Over 650 people have been arrested as part of a National Crime Agency [NCA] investigation into online child abuse images and 431 children have been protected as a result.
The NCA arrested a total of 660 people that includes people from all walks of life such as doctors, teachers, scout leaders, former police officers and care workers, and most of them had no previous contact with the police.
“This is the first time the UK has had the capability to coordinate a single targeted operation of this nature. Over the past six months we have seen unprecedented levels of cooperation to deliver this result,” stated NCA deputy director general Phil Gormley. “Our aim was to protect children who were victims of, or might be at risk of, sexual exploitation. A child is victimised not only when they are abused and an image is taken. They are re-victimised every time that image is viewed by someone.”

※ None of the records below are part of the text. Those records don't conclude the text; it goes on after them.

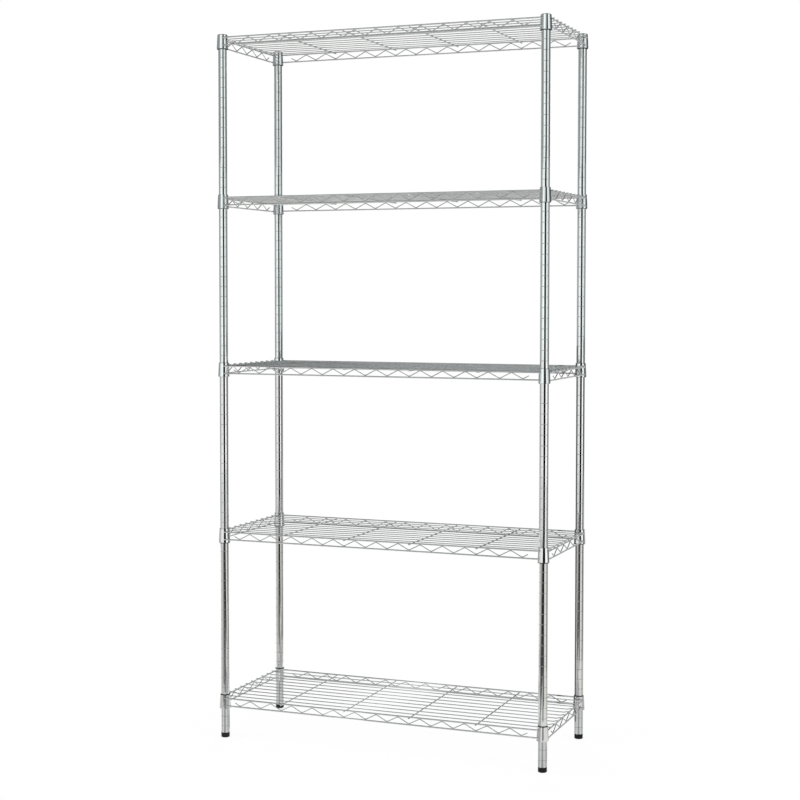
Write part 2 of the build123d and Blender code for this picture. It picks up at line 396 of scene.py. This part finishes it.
def turned_steel(name, colour):
    """Zinc-plated turned steel with tool lines round it."""
    material, tree, shader = new_material(name)
    lines = object_pattern(tree, *TOOL_PATTERN)
    tint = blended(tree, ranged(tree, lines, 0.0, 1.0), *(rgba(colour, gain) for gain in TOOL_GAINS))
    stain = ranged(tree, object_pattern(tree, *STAIN_PATTERN), 0.0, STAIN_SHARE, *STAIN_RANGE)
    tint = blended(tree, stain, tint, rgba(STAIN))
    tree.links.new(tint, shader.inputs["Base Color"])
    tree.links.new(ranged(tree, lines, *TOOL_ROUGHNESS), shader.inputs["Roughness"])
    shader.inputs["Metallic"].default_value = 1.0
    bumped(tree, shader, lines, *TOOL_BUMP)
    return material


def dress(names, material):
    """Give CAD nodes their finish."""
    for name in names:
        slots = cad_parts[name].material_slots
        if not slots:
            raise RuntimeError(f"{name} has no material slot")
        for slot in slots:
            slot.material = material


def shelf_nodes(*endings):
    """Names of the shelves' nodes with these endings."""
    return [f"shelf_{n}_{ending}" for n in SHELVES for ending in endings]


class RACK_OT_posts(bpy.types.Operator):
    """Plate the grooved post tubes"""

    bl_idname = "rack.posts"
    bl_label = "Posts"

    def execute(self, context):
        finish = context.scene.rack_finish
        dull = (0.42, 0.41, 0.39)
        chrome = plated("post_chrome", finish.post_chrome, dull, roughness=(0.03, 0.11), grooves=finish)
        dress([f"{corner}_{half}_post" for corner in CORNERS for half in ("lower", "upper")], chrome)
        return {"FINISHED"}


class RACK_OT_collars(bpy.types.Operator):
    """Plate the tapered corner collars"""

    bl_idname = "rack.collars"
    bl_label = "Collars"

    def execute(self, context):
        finish = context.scene.rack_finish
        dull = (0.45, 0.44, 0.42)
        chrome = plated("collar_chrome", finish.collar_chrome, dull, roughness=(0.03, 0.09))
        dress(shelf_nodes("collars"), chrome)
        return {"FINISHED"}


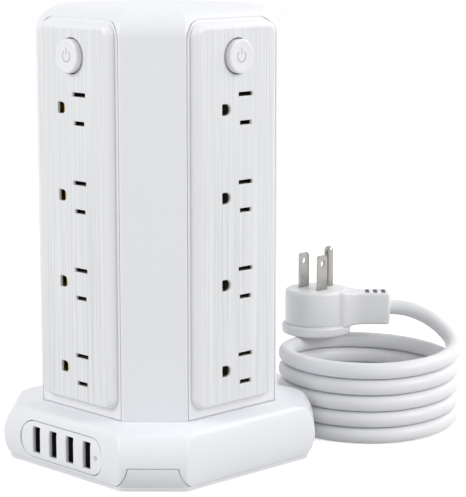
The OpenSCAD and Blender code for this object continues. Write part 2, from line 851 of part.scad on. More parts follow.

Of those arrested none were current or former MPs or members of the government and just 39 of the arrested are registered sex offenders. The NCA added that 431 children “in the care, custody or control” of the suspects are now protected as a result of the arrests and 127 of them were said to be at immediate risk of harm.
The investigation involved 45 police forces across the UK and the level of cooperation between forces has been called “unprecedented.” A total of 833 properties were searched by officers and during the raids 9,172 computers, phones and hard drives were examined.
Gormley told the BBC that the “dark net” isn’t even a safe haven for paedophiles and that it can also detect those using that to share content.
"We want those offenders to know that the internet is not a safe anonymous space for accessing indecent images, that they leave a digital footprint, and that law enforcement will find it,” he stated.
Details of a BBC investigation published last month showed that tens of thousands of paedophiles were reportedly using the dark net to circulate images whilst allegedly staying out of the reach of the NCA and how it tackles this could be key to future arrests.